- Source data
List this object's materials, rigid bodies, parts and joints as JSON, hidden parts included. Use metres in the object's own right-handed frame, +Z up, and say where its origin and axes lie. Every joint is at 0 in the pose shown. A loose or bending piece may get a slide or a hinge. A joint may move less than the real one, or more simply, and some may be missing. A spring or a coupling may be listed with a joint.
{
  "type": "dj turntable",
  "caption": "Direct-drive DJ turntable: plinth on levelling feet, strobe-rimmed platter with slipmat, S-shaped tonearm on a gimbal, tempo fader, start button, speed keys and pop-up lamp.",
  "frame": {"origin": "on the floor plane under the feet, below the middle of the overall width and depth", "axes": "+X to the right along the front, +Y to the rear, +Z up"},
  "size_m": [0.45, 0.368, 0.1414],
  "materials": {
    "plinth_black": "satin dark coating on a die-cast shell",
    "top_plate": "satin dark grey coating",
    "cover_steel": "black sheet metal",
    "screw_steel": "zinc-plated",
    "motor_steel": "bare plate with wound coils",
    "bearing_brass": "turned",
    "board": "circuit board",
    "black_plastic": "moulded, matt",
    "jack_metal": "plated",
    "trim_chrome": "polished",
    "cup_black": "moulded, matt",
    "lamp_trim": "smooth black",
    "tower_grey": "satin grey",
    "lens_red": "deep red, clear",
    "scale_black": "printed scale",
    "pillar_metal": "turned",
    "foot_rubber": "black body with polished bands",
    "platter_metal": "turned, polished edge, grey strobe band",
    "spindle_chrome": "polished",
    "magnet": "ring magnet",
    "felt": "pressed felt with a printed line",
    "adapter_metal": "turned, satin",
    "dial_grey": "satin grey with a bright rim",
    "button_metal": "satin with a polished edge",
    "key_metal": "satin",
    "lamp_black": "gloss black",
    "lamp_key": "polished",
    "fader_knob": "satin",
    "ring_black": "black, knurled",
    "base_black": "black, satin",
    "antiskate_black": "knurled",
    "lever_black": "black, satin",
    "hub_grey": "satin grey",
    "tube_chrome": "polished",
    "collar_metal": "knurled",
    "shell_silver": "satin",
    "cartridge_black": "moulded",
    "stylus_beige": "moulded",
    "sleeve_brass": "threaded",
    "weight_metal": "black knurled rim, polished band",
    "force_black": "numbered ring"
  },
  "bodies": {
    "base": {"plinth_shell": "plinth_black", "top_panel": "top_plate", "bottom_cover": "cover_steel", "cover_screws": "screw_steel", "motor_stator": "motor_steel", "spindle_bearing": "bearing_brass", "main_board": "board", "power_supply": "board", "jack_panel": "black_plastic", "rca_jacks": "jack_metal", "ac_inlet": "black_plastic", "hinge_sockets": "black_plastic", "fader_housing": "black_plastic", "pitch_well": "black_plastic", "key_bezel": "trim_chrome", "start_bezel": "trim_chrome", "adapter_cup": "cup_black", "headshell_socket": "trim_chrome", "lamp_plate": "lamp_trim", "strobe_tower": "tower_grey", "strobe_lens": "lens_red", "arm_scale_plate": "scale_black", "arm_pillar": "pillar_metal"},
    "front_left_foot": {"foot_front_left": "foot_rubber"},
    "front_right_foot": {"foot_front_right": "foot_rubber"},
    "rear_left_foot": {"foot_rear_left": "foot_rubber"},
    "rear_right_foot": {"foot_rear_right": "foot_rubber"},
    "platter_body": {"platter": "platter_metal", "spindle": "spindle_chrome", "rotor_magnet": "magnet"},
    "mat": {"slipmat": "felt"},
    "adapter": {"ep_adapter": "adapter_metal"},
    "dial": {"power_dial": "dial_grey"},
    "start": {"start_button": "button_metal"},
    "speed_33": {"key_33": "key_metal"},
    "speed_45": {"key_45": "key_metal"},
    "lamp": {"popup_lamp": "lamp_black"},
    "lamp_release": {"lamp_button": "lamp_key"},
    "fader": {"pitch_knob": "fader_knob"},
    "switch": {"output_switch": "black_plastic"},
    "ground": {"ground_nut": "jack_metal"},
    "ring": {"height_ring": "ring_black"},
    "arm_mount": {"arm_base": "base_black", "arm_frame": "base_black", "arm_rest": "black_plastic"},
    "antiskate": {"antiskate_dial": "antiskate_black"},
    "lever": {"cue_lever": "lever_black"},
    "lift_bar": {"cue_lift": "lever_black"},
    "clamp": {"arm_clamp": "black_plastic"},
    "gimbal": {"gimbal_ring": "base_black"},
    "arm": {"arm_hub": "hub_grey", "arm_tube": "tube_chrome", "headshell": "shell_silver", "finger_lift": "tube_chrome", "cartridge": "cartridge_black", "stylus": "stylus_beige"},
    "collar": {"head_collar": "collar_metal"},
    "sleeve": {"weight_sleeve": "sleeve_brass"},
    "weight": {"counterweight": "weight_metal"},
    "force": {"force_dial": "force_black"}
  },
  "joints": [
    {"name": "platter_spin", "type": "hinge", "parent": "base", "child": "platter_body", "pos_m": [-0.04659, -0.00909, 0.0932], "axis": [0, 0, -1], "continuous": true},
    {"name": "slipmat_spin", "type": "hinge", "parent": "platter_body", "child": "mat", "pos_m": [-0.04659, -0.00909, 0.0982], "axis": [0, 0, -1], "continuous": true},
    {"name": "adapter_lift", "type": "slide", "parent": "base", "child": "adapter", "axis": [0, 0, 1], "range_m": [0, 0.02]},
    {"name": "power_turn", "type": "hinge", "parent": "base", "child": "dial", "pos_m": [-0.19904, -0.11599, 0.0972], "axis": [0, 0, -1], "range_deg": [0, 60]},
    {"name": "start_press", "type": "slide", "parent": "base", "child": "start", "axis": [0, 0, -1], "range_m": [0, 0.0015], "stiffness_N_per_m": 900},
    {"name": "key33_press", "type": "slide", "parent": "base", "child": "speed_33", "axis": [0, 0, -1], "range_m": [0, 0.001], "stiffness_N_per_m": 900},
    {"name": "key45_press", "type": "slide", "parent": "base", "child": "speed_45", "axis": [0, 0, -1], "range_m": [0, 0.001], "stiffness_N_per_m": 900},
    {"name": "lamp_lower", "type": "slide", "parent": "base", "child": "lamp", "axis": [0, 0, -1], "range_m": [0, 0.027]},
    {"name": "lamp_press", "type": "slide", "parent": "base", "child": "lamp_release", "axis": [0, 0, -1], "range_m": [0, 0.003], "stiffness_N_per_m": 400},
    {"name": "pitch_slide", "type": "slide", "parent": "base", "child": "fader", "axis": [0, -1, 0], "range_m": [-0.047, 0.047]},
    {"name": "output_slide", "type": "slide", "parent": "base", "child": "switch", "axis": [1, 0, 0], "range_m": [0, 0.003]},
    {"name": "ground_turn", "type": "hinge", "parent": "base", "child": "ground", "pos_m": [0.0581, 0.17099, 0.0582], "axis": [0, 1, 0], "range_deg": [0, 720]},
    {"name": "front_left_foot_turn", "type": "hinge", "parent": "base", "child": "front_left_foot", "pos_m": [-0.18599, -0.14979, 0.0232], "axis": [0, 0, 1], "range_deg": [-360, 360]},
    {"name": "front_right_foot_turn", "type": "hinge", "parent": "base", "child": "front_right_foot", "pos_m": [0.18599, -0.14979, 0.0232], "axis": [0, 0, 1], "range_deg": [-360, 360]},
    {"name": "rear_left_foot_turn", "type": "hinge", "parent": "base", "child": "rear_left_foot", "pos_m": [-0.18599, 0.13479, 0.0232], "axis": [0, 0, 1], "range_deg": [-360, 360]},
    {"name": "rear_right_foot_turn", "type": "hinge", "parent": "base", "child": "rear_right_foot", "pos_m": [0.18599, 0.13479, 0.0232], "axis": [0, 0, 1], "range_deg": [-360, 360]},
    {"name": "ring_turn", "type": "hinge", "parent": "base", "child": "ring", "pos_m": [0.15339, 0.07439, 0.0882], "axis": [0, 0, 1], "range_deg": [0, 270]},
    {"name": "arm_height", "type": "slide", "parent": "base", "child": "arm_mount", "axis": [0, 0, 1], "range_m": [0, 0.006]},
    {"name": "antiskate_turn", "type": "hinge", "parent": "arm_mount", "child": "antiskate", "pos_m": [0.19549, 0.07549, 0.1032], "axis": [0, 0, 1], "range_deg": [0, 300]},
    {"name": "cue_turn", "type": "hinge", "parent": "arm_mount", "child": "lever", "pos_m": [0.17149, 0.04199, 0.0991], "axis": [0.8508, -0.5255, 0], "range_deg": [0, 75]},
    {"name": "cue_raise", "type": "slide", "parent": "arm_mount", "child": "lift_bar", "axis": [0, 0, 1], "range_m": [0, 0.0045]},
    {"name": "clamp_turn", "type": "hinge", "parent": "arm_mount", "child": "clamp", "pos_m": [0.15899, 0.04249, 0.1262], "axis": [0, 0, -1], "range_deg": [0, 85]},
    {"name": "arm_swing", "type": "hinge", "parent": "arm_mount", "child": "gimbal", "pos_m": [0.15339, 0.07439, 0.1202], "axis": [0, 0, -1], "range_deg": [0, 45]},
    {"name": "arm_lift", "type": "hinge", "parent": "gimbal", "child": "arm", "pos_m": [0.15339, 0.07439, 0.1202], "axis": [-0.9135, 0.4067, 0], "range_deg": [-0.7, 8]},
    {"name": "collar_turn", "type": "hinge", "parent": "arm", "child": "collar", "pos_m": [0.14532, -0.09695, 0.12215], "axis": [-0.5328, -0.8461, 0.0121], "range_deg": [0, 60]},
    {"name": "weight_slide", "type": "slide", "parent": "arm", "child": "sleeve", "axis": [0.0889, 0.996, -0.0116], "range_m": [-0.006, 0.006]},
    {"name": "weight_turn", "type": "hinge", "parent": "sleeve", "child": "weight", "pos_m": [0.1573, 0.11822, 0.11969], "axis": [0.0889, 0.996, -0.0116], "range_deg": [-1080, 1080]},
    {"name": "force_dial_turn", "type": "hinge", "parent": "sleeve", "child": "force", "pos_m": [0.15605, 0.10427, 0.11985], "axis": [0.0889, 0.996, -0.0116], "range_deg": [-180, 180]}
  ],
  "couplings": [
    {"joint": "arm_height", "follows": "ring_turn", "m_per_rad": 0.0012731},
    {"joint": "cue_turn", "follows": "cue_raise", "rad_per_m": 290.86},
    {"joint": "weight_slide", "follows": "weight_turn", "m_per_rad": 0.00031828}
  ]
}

- Exercise goal
List the lines of the material in which the word "axes" occurs.

- Exercise answer
List this object's materials, rigid bodies, parts and joints as JSON, hidden parts included. Use metres in the object's own right-handed frame, +Z up, and say where its origin and axes lie. Every joint is at 0 in the pose shown. A loose or bending piece may get a slide or a hinge. A joint may move less than the real one, or more simply, and some may be missing. A spring or a coupling may be listed with a joint.
  "frame": {"origin": "on the floor plane under the feet, below the middle of the overall width and depth", "axes": "+X to the right along the front, +Y to the rear, +Z up"},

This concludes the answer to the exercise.